Is your EP lab currently involved in any clinic research studies or special projects?
Akron General has been very involved with a number of clinical research projects, including various device studies in the area of electrophysiology. Dr. Schweikert and his team are actively pursing research opportunities at this time.
Does your staff provide any educational materials for patients? In addition, does your hospital or lab offer a device support group?
Each new device patient is provided with specific information regarding their implantable device, post-operative care and follow-up appointments. Patients who have undergone an AF ablation are also provided with educational materials upon discharge. Detailed discharge teaching is provided to each patient and their family within 24 hours post procedure. It is the staff’s responsibility to ensure all patients who may be discharged shortly after their EP lab procedure are provided with discharge information prior to sedation. Our Arrhythmia Support Group meets quarterly and is open to all patients who have an implantable cardiac device, arrhythmia, or for those who simply wish to be kept informed.
Please tell our readers what you consider unique or innovative about your EP lab and staff.

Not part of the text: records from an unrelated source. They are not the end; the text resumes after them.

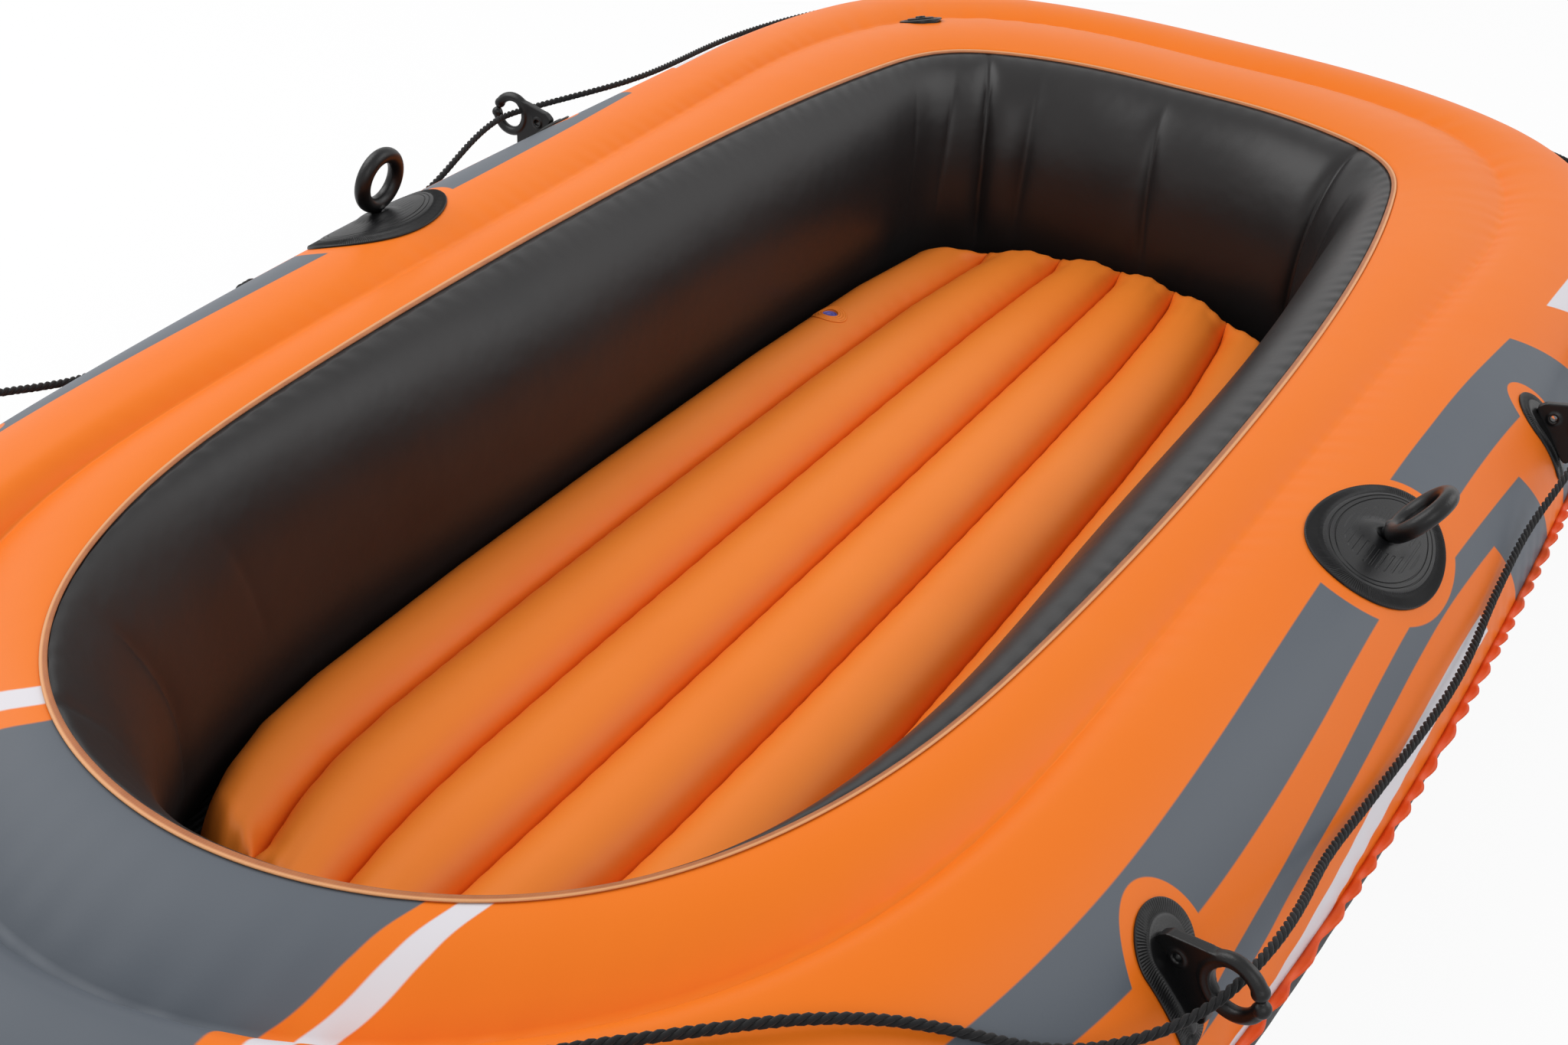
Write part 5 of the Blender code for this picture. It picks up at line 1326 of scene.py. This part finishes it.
def makeValve(label, shape):
    place = frameOf(*shape["frames"][label])
    upright = Matrix.Identity(4)
    top, foot, floor = shape["top"], shape["foot"], shape["floor"]
    outer, bore, port = shape["bodyOuter"], shape["bore"], shape["port"]
    seat = turned(shape["seat"], place, 72, True)
    body = turned([
        (outer, top - 0.0004), (outer, foot), (port, foot), (port, floor), (bore, floor),
        (bore, top - 0.0012), (bore + 0.0008, top - 0.0012), (bore + 0.001, top), (outer - 0.0008, top),
    ], upright, 120, True)
    # finger notches round the rim
    for vert in body.verts:
        away = math.hypot(vert.co.x, vert.co.y)
        wave = math.cos(shape["grips"] * math.atan2(vert.co.y, vert.co.x))
        if away > outer - 0.0012 and vert.co.z > top - 0.001 and wave > shape["gripFrom"]:
            vert.co.z -= shape["gripDepth"]

    capFoot, capTop, button = shape["capFoot"], shape["capTop"], shape["button"]
    wide, plug, small = shape["capRadius"], shape["plugRadius"], shape["buttonRadius"]
    disc = turned([
        (0, button - 0.0003), (0.0028, button - 0.0003), (0.0034, button), (small - 0.0006, button),
        (small, button - 0.0006), (small + 0.0003, capTop), (0.0088, capTop), (0.0092, capTop - 0.0003),
        (0.0120, capTop - 0.0003), (0.0124, capTop), (wide - 0.0006, capTop), (wide, capTop - 0.0006),
        (wide, capFoot), (plug, capFoot), (plug - 0.0004, capFoot - 0.0025), (0, capFoot - 0.0025),
    ], upright, 72)
    strap = bmesh.new()
    long = shape["hingeOut"] - plug
    bmesh.ops.create_cube(strap, size=1)
    bmesh.ops.scale(strap, verts=strap.verts, vec=(long, shape["strap"], capTop - capFoot - 0.0002))
    middle = (shape["hingeOut"] - long / 2, 0, (capTop + capFoot) / 2)
    bmesh.ops.translate(strap, verts=strap.verts, vec=middle)
    edges = [e for e in strap.edges if abs(e.verts[0].co.x - e.verts[1].co.x) > 0.001]
    bmesh.ops.bevel(strap, geom=edges, offset=0.0005, segments=2, profile=0.5, affect="EDGES", material=-1)
    made = (
        ("Seat", seat, "hull"),
        ("Body", moved(body, place), label + "_valve"),
        ("Cap", moved(joinMeshes([disc, strap]), place), label + "_valve_cap"),
    )
    for part, builder, rides in made:
        piece = finished(label + "Valve" + part, builder, valveBlack, 35)
        wear(piece, rides, "black_moulding", label + "_tube_valve_" + part.lower())


for label in valveShape["frames"]:
    makeValve(label, valveShape)
print("valves made")


# the holes for the valves in the skins, and the small valve of the air floor
plugShape = {
    "at": (-0.345, -0.210813, 0.0865), "hole": 0.0087, "holeDrop": 0.007, "holeDepth": 0.034,
    "outer": 0.0082, "bore": 0.0064, "neck": 0.0046, "rim": -0.0009, "foot": -0.0217, "ledge": -0.0027,
    "collar": 0.0195, "ringPitch": 0.0031,
    "look": {
        "cloud": (160,), "colours": ((92, 88, 168), (112, 108, 190)), "roughness": (0.24, 0.1),
        "grain": ((1, 160),), "bump": (0.0002, 0.4),
    },
}

cutOut(topSkin, [bar(valveShape["hole"], 0.03, frameOf(*axes), 64) for axes in valveShape["frames"].values()])
holeMiddle = Vector(plugShape["at"]) - Vector((0, 0, plugShape["holeDrop"]))
cutOut(airFloor, [bar(plugShape["hole"], plugShape["holeDepth"], Matrix.Translation(holeMiddle), 48)])


def makeFloorValve(shape):
    place = Matrix.Translation(shape["at"])
    outer, bore, neck = shape["outer"], shape["bore"], shape["neck"]
    rim, foot, ledge = shape["rim"], shape["foot"], shape["ledge"]
    material = clouded(Finish("bluePlug", coat=0.3), shape["look"])
    stem = turned([
        (outer, rim - 0.0004), (outer, foot), (neck, foot), (neck, ledge), (bore, ledge),
        (bore, rim - 0.0003), (bore + 0.0004, rim), (outer - 0.0004, rim),
    ], place, 48, True)
    head, shank = bore - 0.0003, neck - 0.0003
    plug = turned([
        (0, rim - 0.0004), (0.0022, rim - 0.0004), (0.0027, rim), (head - 0.0004, rim), (head, rim - 0.0004),
        (head, ledge + 0.0003), (shank, ledge + 0.0003), (shank, ledge - 0.0095),
        (shank - 0.0006, ledge - 0.01), (0, ledge - 0.01),
    ], place, 48)
    wear(finished("floorValveStem", stem, material, 35), "floor_valve", "blue_plug", "floor_valve_stem")
    wear(finished("floorPlug", plug, material, 35), "floor_plug", "blue_plug", "floor_valve_plug")

    # a welded collar of rings that lies on the channel
    radii = np.linspace(shape["hole"] + 0.0002, shape["collar"], 34)
    wave = 0.5 + 0.5 * np.cos(math.tau * (radii - radii[0]) / shape["ringPitch"])
    lift = np.where(radii > shape["collar"] - 0.0003, 0, 0.0003 + 0.0005 * wave)

    def collarPoint(u, v):
        row = np.rint(v).astype(int)
        x = shape["at"][0] + radii[row] * np.cos(math.tau * u)
        y = shape["at"][1] + radii[row] * np.sin(math.tau * u)
        height, _ = floorHeight(y / floorWidthAt(x), np.full(len(u), 1.0))
        return np.column_stack([x, y, floorShape["base"] + height + 0.0004 + lift[row]])

    # its map stays on one spot of a channel's crown, away from the welds
    collar = bentGrid(
        72, np.arange(len(radii)), collarPoint, mapAt=lambda u, v: np.tile((0.0833, 0.5), (len(u), 1)),
    )
    outward(collar)
    if sum(face.normal.z for face in collar.faces) < 0:
        bmesh.ops.reverse_faces(collar, faces=collar.faces)
    collar = finished("floorValveCollar", collar, floorMaterial)
    wear(thicken(collar, 0.0005, -1), "hull", "orange_vinyl")


makeFloorValve(plugShape)
print("floor valve made")


# what stays as the solids have it gets its material only
innerFinish = mouldedFinish("innerVinyl", (44, 44, 47), 0.5)
for name in ("chamber_divider", "inner_tube_valve_flap", "outer_tube_valve_flap"):
    for slot in nodes[name].material_slots:
        slot.material = innerFinish

wear(airFloor, "hull", "orange_vinyl", "floor_mattress")
wear(topSkin, "hull", "orange_vinyl", "top_sheet")


# a pale floor, three soft lamps, and a world that the camera and the gloss see as white
studio = {
    "floorColour": (238, 238, 240), "floorHalf": 8, "floorDrop": 0.0015, "cameraGlow": 0.92,
    "worldLight": 0.5,
    "lamps": (
        ((0.4, -2.4, 2.7), 2.6, 75),
        ((-1.6, 2.2, 2.3), 2.2, 32),
        ((2.2, 1.6, 1.9), 1.6, 14),
    ),
}


def makeStudio(shape):
    builder = bmesh.new()
    bmesh.ops.create_grid(builder, x_segments=1, y_segments=1, size=shape["floorHalf"])
    moved(builder, Matrix.Translation((0, 0, -shape["floorDrop"])))
    f = Finish("studioFloor", colour=linear(*shape["floorColour"]), roughness=0.9)
    seen = f.node("LightPath", out="Is Camera Ray")
    glow = f.node("Emission", {}, {"Color": (1, 1, 1), "Strength": 1})
    shader = Wire(f.tree, f.shader.outputs[0])
    mixed = f.node("MixShader", {}, {0: seen * shape["cameraGlow"], 1: shader, 2: glow})
    feed(f.tree, f.tree.nodes["Material Output"].inputs["Surface"], mixed)
    finished("studioFloor", builder, f.material)

    world = bpy.data.worlds.new("studio")
    bpy.context.scene.world = world
    world.use_nodes = True
    sky = Nodes(world.node_tree)
    rays = ("Is Camera Ray", "Is Glossy Ray", "Is Transmission Ray")
    camera, glossy, through = [sky.node("LightPath", out=ray) for ray in rays]
    strength = (camera + glossy + through).least(1) * (1 - shape["worldLight"]) + shape["worldLight"]
    background = sky.tree.nodes["Background"]
    background.inputs["Color"].default_value = (1, 1, 1, 1)
    feed(sky.tree, background.inputs["Strength"], strength)

    for number, (spot, size, power) in enumerate(shape["lamps"]):
        lamp = bpy.data.lights.new("softLight" + str(number), "AREA")
        lamp.size = size
        lamp.energy = power
        holder = bpy.data.objects.new(lamp.name, lamp)
        bpy.context.scene.collection.objects.link(holder)
        aim = Vector(spot).to_track_quat("Z", "Y").to_matrix().to_4x4()
        holder.matrix_world = Matrix.Translation(spot) @ aim
    bpy.context.scene.view_settings.view_transform = "Standard"


makeStudio(studio)
print("studio lit")

bpy.context.view_layer.update()
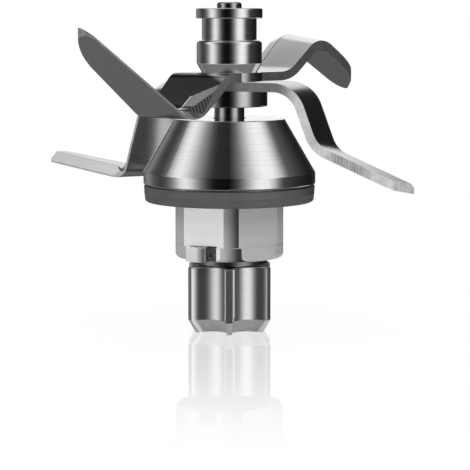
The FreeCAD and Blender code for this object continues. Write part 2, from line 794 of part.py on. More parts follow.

The Akron General EP lab operates under an open model plan. In addition to our partnered electrophysiology group, other non-partnered electrophysiologists have the opportunity to apply for EP privileges, utilizing the lab and staff to perform cases. The staff is exceptionally well trained and provides each electrophysiologist with the highest level of support. Our robotics technology is state of the art, and the only one in the Akron area. We pride ourselves with the ability to offer our lab and exceptional technologies to the Akron EP community. We strive to accommodate the needs of the patient, as well as those of our physicians. The diverse exposure to advanced technologies and approaches in electrophysiology serves to set Akron General’s EP lab staff apart from others.